Date: Oct 7, 2011
Source: nowlebanon.com
Bloggers inspire change beyond Arab Spring

Angie Nassar


Tunis, Tunisia - It is an explanation as simple as it is profound. When asked during the height of the Egyptian Revolution why people were now taking to the streets in incredible numbers to demand the ouster of President Hosni Mubarak, blogger and human rights activist Wael Abbas told filmmakers producing the soon-to-be-released documentary "Zero Silence," “Tunisia. The answer is Tunisia.”

 

It is only fitting, then, that nearly 100 bloggers, hacktivists and Tweeps have gathered this week in the country that helped spark a wave of protests across the region to call for freedom from the tyranny of dictatorship. Today, Tunisia stands as an inspiration for continued struggles in Libya, Yemen, Bahrain, Syria, and as recent as Tuesday, Saudi Arabia.

 

The 3rd Arab Blogger’s Meeting aims to foster a new form of solidarity among these cyber-visionaries, one that recognizes the importance of technology in bolstering the efforts of activists and revolutionaries, while at the same time acknowledging that the Internet does not in itself stimulate change; people do.


And their goals are shifting. “At the previous meetings [in 2008 and 2009], activists were more concerned with avoiding censorship and circumventing arrest. While this is still a problem, they’re also now concerned with how to monitor elections and hold these new governments accountable. So now that the situation has changed [for some of these countries], we have to start thinking in new ways,” said Doreen Khoury, Program Manager at the Heinrich Boell Foundation Middle East Office, which sponsored the event, along with Global Voices and Nawaat.

 

A critical concern voiced at the conference, which ends today, is how to maintain the momentum that carried the revolutionary impulse into this new phase of uncertainty, which will soon give way to elections in Tunisia on October 23, and in Egypt come November.


“The reality of what just happened in the Arab world is that several regimes were peacefully decapitated,” said participant Nasser Weddady, Outreach Director with the American Islamic Congress. “For bloggers, for the people meeting here, their responsibility is to create solutions to new monumental problems. And their ability to remain relevant hinges on their ability to adapt to this new context.”

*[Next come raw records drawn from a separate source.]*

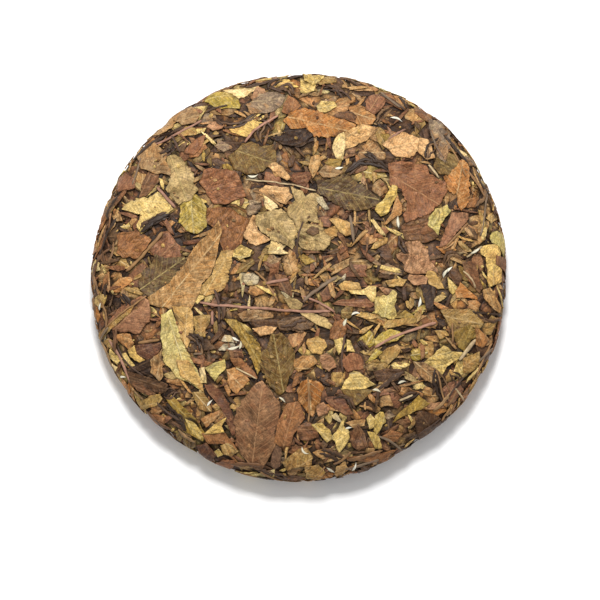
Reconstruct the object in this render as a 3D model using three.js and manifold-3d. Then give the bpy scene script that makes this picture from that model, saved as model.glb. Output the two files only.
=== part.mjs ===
// A pressed cake of white tea: whole leaves, torn flakes, straps and stalks that
// were steamed, pressed into a domed round slab and dried hard.
// Millimetres, +Z up. The domed face is the top, the flat underside rests at
// z = 0, and the origin is the middle of the underside.

import * as THREE from 'three';
import { mergeVertices } from 'three/addons/utils/BufferGeometryUtils.js';
import Module from 'manifold-3d';

const wasm = await Module();
wasm.setup();

// The slab of packed tea under the leaves.
const SLAB_RADIUS = 98.9;
const SLAB_TOP = 27.4;
const RIM_HEIGHT = 11;
const UNDERSIDE_HEIGHT = 1.3;
const FLAT_RADIUS = 86;
const DIMPLE_RADIUS = 28;
const DIMPLE_DEPTH = 6;
// Steps of the half section over the dome, round the lower edge and underneath.
const DOME_STEPS = 240;
const EDGE_STEPS = 30;
const UNDER_STEPS = 120;

// Rings of the slab's skin: share of the way from the middle of the dome, over
// the rim, to the middle of the underside, and the points in the ring.
const SLAB_RINGS = [
  [0, 1], [0.11, 10], [0.23, 20], [0.34, 40], [0.41, 40], [0.455, 40], [0.49, 40],
  [0.52, 40], [0.55, 40], [0.58, 40], [0.72, 20], [0.87, 20], [0.94, 10], [1, 1],
];
const TEA_BROWN = '#8a6a45';

// Where the round outline swells or draws in: middle and spread in degrees, mm.
const OUTLINE_SWELLS = [
  { at: 48, spread: 30, by: 2.7 },
  { at: 190, spread: 25, by: 0.8 },
  { at: 236, spread: 14, by: -1.1 },
  { at: 303, spread: 9, by: -1.6 },
];

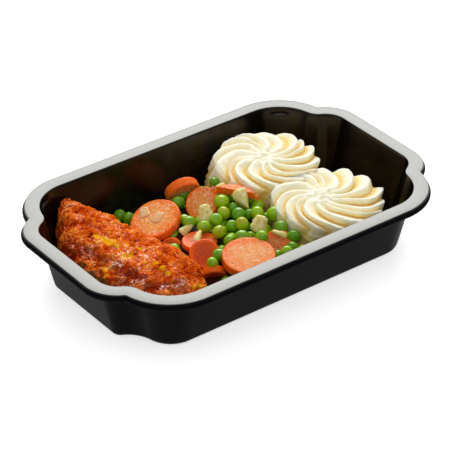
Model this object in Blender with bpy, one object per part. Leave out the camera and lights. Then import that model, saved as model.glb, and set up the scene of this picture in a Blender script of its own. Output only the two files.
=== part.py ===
"""Ready meal in its black plastic tray: a crumbed fillet, buttered vegetables and two piped rosettes of mash.

The script works in millimetres and turns them into metres when it makes a mesh. +Z is up. The origin is on
the surface that the tray stands on, under the tray's middle, and +X runs along the tray toward the mash.
"""
import math

import bmesh
import bpy
import numpy as np
from mathutils import Matrix, Vector, noise
from mathutils.bvhtree import BVHTree

METRES = 0.001

# Tray: plan of the mouth, the inner edge of the rim
MOUTH_HALF_LENGTH = 104.8
MOUTH_HALF_WIDTH = 64.6
LONG_LOBE_RADIUS = 24.7
LONG_LOBE_X = 68.3
SHORT_LOBE_RADIUS = 13.2
SHORT_LOBE_Y = 26.3
NOTCH_RADIUS = 10.2
LONG_LOBE_STEPS = 7
NOTCH_STEPS = 4
SHORT_LOBE_STEPS = 5

# Tray: section
TRAY_HEIGHT = 38.5
WALL = 0.8
BASE_INSET = 8.0
BASE_BEND = 5.0
BASE_BEND_STEPS = 3
RIM_WIDTH = 8.45
RIM_EDGE_ROUND = 0.4
RIM_STEP_DROP = 1.6
RIM_STEP_LEDGE = 0.2
RIM_STEP_ROUND = 0.7
RIM_STEP_UNDER = 0.5
SKIRT_LEAN = 0.1
LIP_OUT = 1.2
RIM_DROP = 3.6
LUG_TOP = 35.6
LUG_HEIGHT = 2.6
LUG_DEPTH = 1.3
LUG_MIDDLE = math.radians(52)
LUG_HALF_ANGLE = math.radians(16)

# Food in general
TOUCH_GAP = 0.3
WALL_GAP = 0.6
FOOD_FLOOR = WALL + TOUCH_GAP

# Crumbed fillet: sections across it, from the far end to the near end
FILLET_STATIONS = [60, 57, 50, 40, 27, 10, -8, -25, -40, -50, -55]
FILLET_LEFT = [-75, -80, -83, -88, -95, -98, -98.5, -97, -91, -80, -70]
FILLET_RIGHT = [-62, -60, -57.5, -52, -49, -43, -37, -37, -43, -53, -62]
FILLET_TOP = [35, 36, 36.5, 36, 35, 33.5, 32.5, 31, 28, 22, 16]
FILLET_SECTIONS = 32
FILLET_SIDES = 30
FILLET_BELLY = 0.42
FILLET_SLOPE = 0.10
SIDE_POWER = 0.72
TOP_POWER = 0.85
UNDER_POWER = 0.6
READINGS = 241
SMOOTH_SPAN = 27
CRAG_SIZE = 6.5
CRAG_HEIGHT = 1.5
CRAG_DETAIL = (0.9, 2.2, 3)
CRAG_CENTRE = (-78.0, 12.0)
CRAG_FOLLOW = 0.85

# Mash rosettes: one ridge is read at these shares of its width
RIDGES = 14
RIDGE_SAMPLES = [0.0, 0.2, 0.5, 0.8]
RIDGE_CREST = 0.2
RIDGE_ROUND = 1.9
RIDGE_DEPTH = 3.4
RIDGE_INWARD = 0.5
SIDE_RIDGE = 0.4
RIDGE_SWEEP = math.radians(52)
SWEEP_POWER = 2.2
# Shares of radius, height and ridge depth, from the middle of the rosette down to its foot
ROSETTE_RADII = [0.06, 0.22, 0.42, 0.62, 0.80, 0.93, 1.00, 0.98, 0.96, 0.99, 0.96]
ROSETTE_HEIGHTS = [0.955, 0.965, 0.975, 0.975, 0.965, 0.94, 0.89, 0.70, 0.46, 0.20, 0.0]
ROSETTE_RIDGES = [0.1, 0.45, 0.80, 1.0, 1.0, 1.0, 0.95, 0.55, 0.25, 0.1, 0.0]
ROSETTE_LEVELS = 12
SIDE_STARTS = 0.6
SIDE_BLEND = 0.2
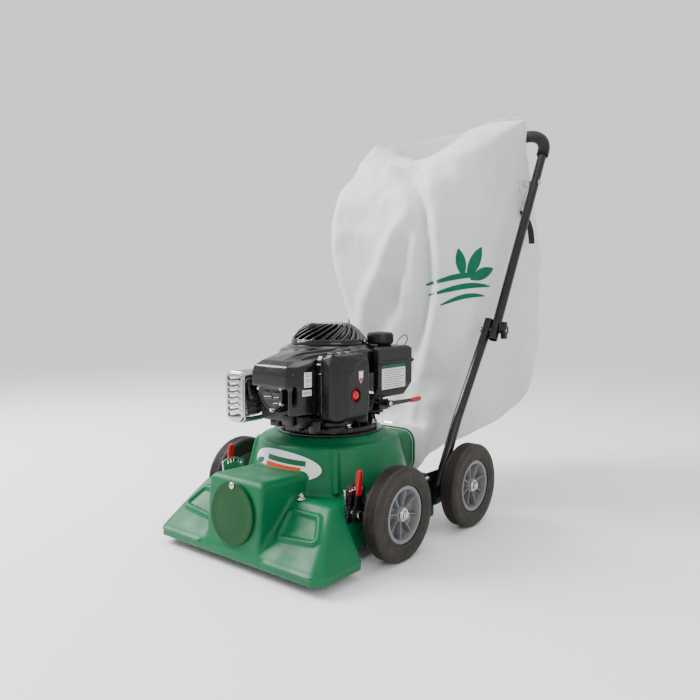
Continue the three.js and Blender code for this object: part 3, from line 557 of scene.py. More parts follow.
def deck(inset):
    half, rear = DECK_HALF - inset, DECK_REAR - inset
    floor = 26 if not inset else 10
    return hull(both([
        (half, -150, floor), (half, rear, floor), (half, -150, 126 - inset), (half - 8, -150, 134 - inset),
        (half, rear, 120 - inset), (half - 10, rear - 10, 134 - inset),
    ]))


def turret(inset):
    """Round chamber above the impeller, a little wider at its foot."""
    outline = [(0, 132), (189, 132), (188.4, 145), (169, 219)]
    for step in range(1, 8):
        turn = math.pi / 2 * step / 7
        outline.append((155 + 13 * math.cos(turn), 224 + 13 * math.sin(turn)))
    outline += [(146, 238.5), (143, 243), (137, 244), (134, 249), (130, 250), (0, 250)]
    return lathe([(max(r - inset, 0), z - (inset if z > 150 else 0)) for r, z in outline],
                 (0, TURRET_Y, 0), sides=160)


def chute(inset):
    """Square duct out of the turret to the rear collar."""
    low, high = 116 + inset, 220 - inset
    half = 96 - inset
    rear = 268 if not inset else 290
    return hull(both([
        (half, 130, low), (half, 130, high), (half, rear, low + 14), (half - 14, rear, low),
        (half, rear, high - 14), (half - 14, rear, high),
    ]))


WING_FOOT_Y, WING_FOOT_Z = -257, 40


def on_wing(x, z, lift=0.0):
    """Point on the 45 degree front slope, lifted off it."""
    rise = lift / math.sqrt(2)
    return Vector((x, WING_FOOT_Y + (z - WING_FOOT_Z) - rise, z + rise))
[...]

Representing as many as 15 countries, these bloggers don’t simply thrive on the potential to stimulate change and participate in social and political discourse from the relative comfort of their Twitter hashtags and blog posts; they are courageously determined to shape and re-envision the course of history on their own terms.


Iraqi blogger and social media activist Hayder Hamzoz (@Hamzoz) emphasized the benefits of learning from his predecessors and peers at the meeting. “Blogging is still very young in Iraq… At this event, I can ask bloggers from Tunisia and Egypt about their experiences… The problem in Iraq isn’t censorship, it’s the possibility that someone will just come to your house and shoot you in order to silence you,” he said.


These new-age prophets of the Internet—who are cyber-celebrities in their own right, with a fathomable, insatiable appetite for transformation—are as much concerned with commenting on the world around them as they are at creating and realizing it.


Therein lies the undeniable tension of “citizen journalists:” the desire to not only disseminate, inform and educate, but to serve as a voice—at times loud and unapologetic—for those who are prevented from having one.


When word spread on Monday that 11 Palestinian bloggers were unable to attend the event after the Tunisian Interior Ministry refused to approve their visas, attendees acted quickly, releasing a statement condemning the apparent injustice. Their weapon of choice, the Internet, allowed them to defy the government, with a few of the Palestinian bloggers briefly joining the meeting on Skype the next day. “It was really weird. It was actually the first time I’d ever seen my colleague in Ramallah,” Khoury reflected enthusiastically. “This is someone who I speak with every day on the phone, but I’d never seen her face until then. It was unbelievable!”
 


“This is a benchmark. We have some of the early bloggers [from before the revolution began] at the meeting and some new faces. It’s a learning experience. And it’s an opportunity to unite face-to-face in order to take action on the ground,” said Beirut blogger Assaad Thebian [@Beirutiyat].

 

It serves as a poignant metaphor, the so-called Arab Spring, which gave way to the promises of summer dreams and now, with the impending onset of winter, a dubious destiny. Nature assures certain death for poet Percy Bysshe Shelley’s “pestilence-stricken multitudes,” carried to their “graves” by the “Wild West Wind.” But in this fateful course, one must remember, it is never the end, but a new beginning made possible by the opportunity for renewal and imagination.


No one knows this better than the individuals glued to their laptops, who, via their Twitter accounts and websites, are actively redefining digital activism, producing podcasts, learning about electronic surveillance and brainstorming new ways to reach out to international media. The Arab world’s leading bloggers have gathered in this birthplace of hope and freedom, in Tunisia.